Uptown
The Upper West Side is the area of Manhattan west of Central Park. It’s a lively mixed-up district, the part of town that can claim most success in racial integration. Here a hodgepodge of intellectuals and artists live side by side with shopkeepers and bus drivers of different ethnic and racial backgrounds. There are old New Yorkers who wouldn’t let wild horses drag them away from their neighbourhood. And indeed, they’d be quite wrong to move since the West Side, which has seen some bad years, is now getting better day by day.
Lincoln Center
It was construction of the Lincoln Center for the Performing Arts, between 62nd and 66th Streets west of Broadway, that launched the revival of this neighbourhood. In 1955 John D. Rockefeller III put forward the proposal for a great cultural centre to house the Metropolitan Opera, the New York Philharmonic, the New York City Ballet and the Juilliard School of Music. The city bought the land and razed the Puerto Rican ghetto on the site. Financed entirely by private funds, the Center covers an area of some 12 acres.
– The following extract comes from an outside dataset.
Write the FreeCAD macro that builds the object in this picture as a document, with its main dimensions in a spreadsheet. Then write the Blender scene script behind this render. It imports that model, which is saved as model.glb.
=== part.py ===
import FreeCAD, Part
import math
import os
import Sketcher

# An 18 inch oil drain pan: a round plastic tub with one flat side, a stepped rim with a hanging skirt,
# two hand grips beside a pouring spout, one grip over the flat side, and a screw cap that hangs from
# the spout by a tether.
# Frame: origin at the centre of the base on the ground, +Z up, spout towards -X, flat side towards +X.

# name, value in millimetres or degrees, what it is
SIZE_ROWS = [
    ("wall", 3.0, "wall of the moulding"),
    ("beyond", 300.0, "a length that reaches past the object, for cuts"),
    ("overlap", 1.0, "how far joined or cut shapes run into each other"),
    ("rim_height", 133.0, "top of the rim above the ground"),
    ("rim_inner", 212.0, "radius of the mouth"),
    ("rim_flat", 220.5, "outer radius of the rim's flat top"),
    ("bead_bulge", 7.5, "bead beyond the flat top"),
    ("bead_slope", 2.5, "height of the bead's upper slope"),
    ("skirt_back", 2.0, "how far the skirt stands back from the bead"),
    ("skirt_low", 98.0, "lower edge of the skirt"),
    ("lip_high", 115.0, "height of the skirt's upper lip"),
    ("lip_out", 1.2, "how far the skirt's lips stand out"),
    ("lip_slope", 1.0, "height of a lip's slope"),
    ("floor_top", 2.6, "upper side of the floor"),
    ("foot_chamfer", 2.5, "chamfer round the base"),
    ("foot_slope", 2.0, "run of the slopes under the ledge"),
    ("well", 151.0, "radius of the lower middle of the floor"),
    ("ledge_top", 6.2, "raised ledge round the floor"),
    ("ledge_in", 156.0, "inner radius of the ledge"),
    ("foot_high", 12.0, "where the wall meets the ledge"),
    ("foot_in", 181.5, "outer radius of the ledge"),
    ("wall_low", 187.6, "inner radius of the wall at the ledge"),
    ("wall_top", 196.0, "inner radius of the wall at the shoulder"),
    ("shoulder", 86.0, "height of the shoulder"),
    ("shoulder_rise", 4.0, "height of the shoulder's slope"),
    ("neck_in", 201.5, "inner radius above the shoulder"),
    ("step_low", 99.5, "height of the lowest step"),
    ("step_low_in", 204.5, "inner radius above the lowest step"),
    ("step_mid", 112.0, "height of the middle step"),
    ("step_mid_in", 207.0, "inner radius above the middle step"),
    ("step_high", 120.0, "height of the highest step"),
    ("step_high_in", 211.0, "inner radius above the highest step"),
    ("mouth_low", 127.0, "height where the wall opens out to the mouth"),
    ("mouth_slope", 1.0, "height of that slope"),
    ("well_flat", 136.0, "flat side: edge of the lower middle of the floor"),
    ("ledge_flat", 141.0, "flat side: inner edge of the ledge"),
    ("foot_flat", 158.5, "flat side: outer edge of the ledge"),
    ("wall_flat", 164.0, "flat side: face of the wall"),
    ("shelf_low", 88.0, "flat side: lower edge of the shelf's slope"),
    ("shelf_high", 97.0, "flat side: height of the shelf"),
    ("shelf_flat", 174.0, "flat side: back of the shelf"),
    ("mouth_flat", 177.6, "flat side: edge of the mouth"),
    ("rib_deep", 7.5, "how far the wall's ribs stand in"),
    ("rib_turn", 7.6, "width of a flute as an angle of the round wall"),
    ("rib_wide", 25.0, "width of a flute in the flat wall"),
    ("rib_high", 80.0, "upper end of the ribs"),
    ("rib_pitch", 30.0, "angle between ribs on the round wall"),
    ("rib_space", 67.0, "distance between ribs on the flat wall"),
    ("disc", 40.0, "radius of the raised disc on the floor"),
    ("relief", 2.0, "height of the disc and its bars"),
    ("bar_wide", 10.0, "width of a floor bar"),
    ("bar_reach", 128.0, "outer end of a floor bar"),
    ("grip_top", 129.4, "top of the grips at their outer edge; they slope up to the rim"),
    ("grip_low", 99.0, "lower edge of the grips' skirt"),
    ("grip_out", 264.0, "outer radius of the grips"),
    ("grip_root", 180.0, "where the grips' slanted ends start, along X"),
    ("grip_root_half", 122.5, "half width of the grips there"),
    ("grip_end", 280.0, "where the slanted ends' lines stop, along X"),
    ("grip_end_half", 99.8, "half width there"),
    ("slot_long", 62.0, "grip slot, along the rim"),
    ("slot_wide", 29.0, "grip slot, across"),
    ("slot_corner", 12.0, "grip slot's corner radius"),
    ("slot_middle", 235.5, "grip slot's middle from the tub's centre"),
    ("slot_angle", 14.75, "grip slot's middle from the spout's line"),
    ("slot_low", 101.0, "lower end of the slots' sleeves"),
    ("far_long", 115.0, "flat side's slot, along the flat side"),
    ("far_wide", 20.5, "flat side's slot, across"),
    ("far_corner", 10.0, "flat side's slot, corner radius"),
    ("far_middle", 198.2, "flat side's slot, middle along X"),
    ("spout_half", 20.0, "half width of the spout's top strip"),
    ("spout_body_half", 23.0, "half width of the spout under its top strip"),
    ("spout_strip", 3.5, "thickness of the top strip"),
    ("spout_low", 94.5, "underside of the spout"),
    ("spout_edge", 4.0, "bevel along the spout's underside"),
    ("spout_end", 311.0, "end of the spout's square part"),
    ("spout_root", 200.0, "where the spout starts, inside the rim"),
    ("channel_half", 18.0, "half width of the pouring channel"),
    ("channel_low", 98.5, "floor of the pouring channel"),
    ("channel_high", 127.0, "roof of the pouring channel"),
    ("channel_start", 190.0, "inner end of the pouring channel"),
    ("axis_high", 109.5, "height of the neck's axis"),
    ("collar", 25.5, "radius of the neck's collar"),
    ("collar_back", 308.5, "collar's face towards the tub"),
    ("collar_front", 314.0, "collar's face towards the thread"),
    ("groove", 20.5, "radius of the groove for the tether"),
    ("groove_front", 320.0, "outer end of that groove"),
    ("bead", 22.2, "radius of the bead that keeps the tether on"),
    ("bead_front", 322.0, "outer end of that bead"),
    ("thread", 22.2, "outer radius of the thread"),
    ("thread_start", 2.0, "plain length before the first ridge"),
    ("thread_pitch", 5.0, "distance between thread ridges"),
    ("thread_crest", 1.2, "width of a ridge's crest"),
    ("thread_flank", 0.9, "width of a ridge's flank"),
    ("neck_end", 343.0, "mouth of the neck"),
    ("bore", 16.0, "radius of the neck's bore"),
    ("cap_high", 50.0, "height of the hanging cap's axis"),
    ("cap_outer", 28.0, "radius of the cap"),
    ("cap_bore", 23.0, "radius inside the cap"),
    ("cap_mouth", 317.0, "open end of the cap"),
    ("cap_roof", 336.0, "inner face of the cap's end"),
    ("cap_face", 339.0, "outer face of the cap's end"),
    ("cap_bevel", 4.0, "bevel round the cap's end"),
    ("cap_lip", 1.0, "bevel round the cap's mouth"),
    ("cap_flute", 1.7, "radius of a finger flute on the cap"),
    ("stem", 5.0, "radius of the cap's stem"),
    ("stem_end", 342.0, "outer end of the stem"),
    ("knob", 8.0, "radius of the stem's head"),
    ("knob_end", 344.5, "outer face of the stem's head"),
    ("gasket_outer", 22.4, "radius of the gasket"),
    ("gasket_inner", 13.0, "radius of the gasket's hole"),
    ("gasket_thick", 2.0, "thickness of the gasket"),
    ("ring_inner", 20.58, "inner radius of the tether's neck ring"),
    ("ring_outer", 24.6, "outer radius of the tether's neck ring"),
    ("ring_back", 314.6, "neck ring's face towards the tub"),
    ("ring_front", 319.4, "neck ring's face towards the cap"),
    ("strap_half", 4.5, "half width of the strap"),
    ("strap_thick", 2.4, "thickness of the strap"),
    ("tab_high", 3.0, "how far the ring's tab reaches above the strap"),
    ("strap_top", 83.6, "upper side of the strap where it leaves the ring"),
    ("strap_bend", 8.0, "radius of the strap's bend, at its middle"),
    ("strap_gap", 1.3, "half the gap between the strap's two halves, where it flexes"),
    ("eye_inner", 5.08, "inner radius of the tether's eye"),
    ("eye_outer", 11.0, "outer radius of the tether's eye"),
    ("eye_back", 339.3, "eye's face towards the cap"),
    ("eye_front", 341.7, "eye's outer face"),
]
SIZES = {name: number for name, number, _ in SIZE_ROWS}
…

The plaza, an esplanade surrounding a fountain where open-air shows are put on in summer, is the focal point for the three major buildings, each designed by a different architect to blend harmoniously with the others.
To the left of the plaza is the New York State Theater, home of the New York City Ballet and the New York City Opera. Designed by Philip Johnson and built in 1964, it has a simple, stately fagade, but a lush, red and gold auditorium studded with crystal.